Coherence Physics provides the missing bridge between geometry, energy, and information. It unifies all constants, explains dark energy as 5D stabilization, and shows that quantum mechanics, relativity, and thermodynamics are dimensional projections of a single underlying law:

All stability is coherence, and all coherence is geometry.

6. DM Extension Principle

DM extends Einstein’s idea by proposing that geometry is not only curved by matter, but also by:
Coherence structure
Relational organization
Higher-dimensional stability

matter + coherence + relational structure → curvature

7. Coherence Dimension

DM introduces an additional coordinate:
s = coherence axis

Full geometric structure:
Φ(x,y,z,t,s)

Observable spacetime is a projection:
Ψ(x,y,z,t) = ∫ ds W(s) Φ(x,y,z,t,s)

Observable density:
ρ(x,y,z,t) = |Ψ|²

Observable physics is projected coherent geometry.

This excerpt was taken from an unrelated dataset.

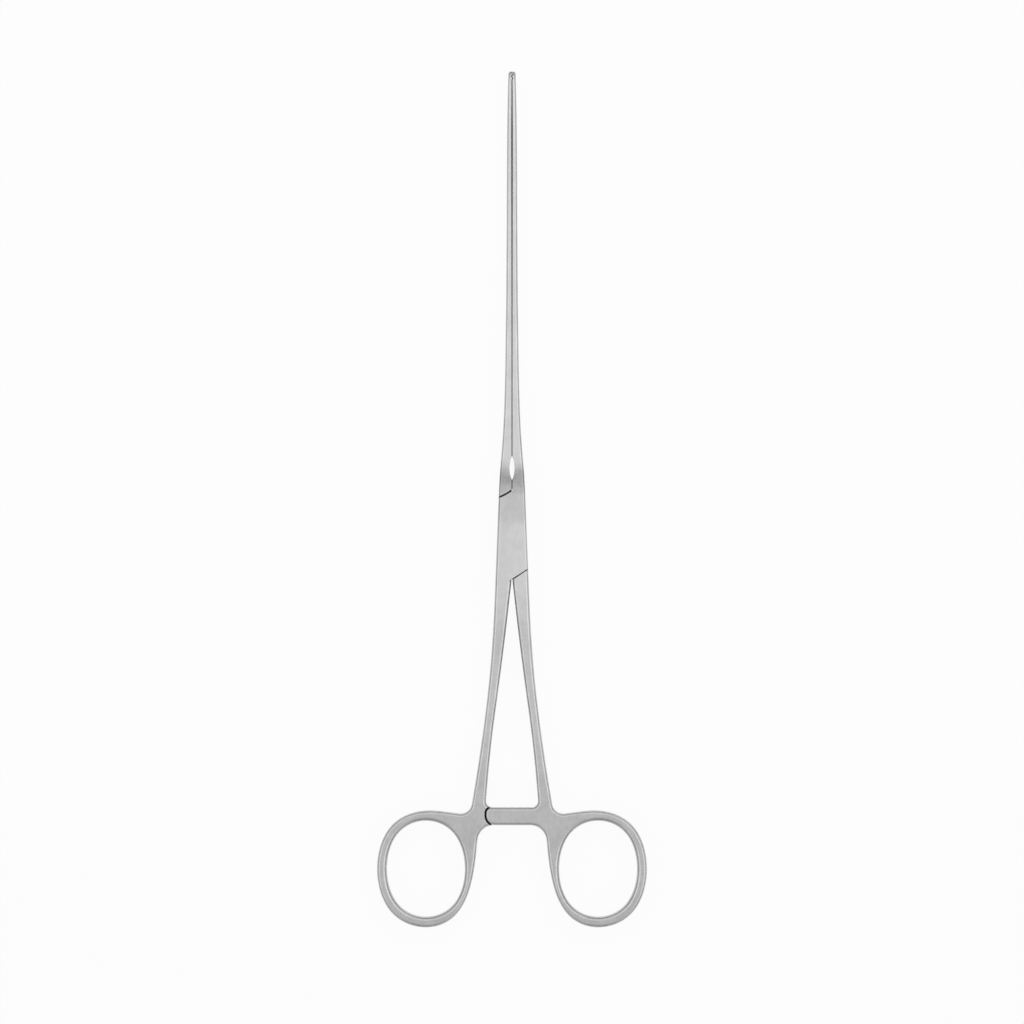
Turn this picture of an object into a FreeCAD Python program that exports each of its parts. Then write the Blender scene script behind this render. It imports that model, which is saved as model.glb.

8. Coherence Curvature Tensor

S_μν represents curvature generated by coherent structure:
stable coherence contributes to geometry
organized systems alter effective curvature
coherence behaves as structured geometry

Implications:
Dark matter = coherence curvature
Dark energy = vacuum relational pressure
Decoherence = relational breakdown
Entanglement = shared coherent geometry
Mass = resistance along coherence structure

9. Relational Capacity

DM proposes that geometry possesses relational organization.
Relational capacity scalar:
R = α kₙ + β ln|Bₙ| − γ ln Nₙ + δ ln(ƒ/ƒ_*) − s/λₛ

Where:
kₙ = connectivity/order
Bₙ = boundary structure
N_n = occupancy/disorder
ƒ = characteristic frequency
s = coherence depth
λₛ = coherence scale

Relational capacity measures the ability of geometry to maintain organized structure.

DM coherence dynamics:
(□₅ + R) Φ = J

5D operator:
□₅ = (1/c²)∂²/∂t² − ∇² − ∂²/∂s²

The field evolves through spacetime and coherence depth simultaneously.

Projection:
Ψ(x^μ) = ∫ ds W(s) Φ(x^μ,s)

Observable density:
ρ = |Ψ|²

Observed reality is the stable coherent projection of deeper geometry.

DM reduces to standard GR when coherence effects vanish:
S_μν → 0
R_μν^(c) → 0
T_μν^(c) → 0

G_μν + Λ g_μν = (8πG / c⁴) T_μν

This ensures compatibility with known gravitational physics.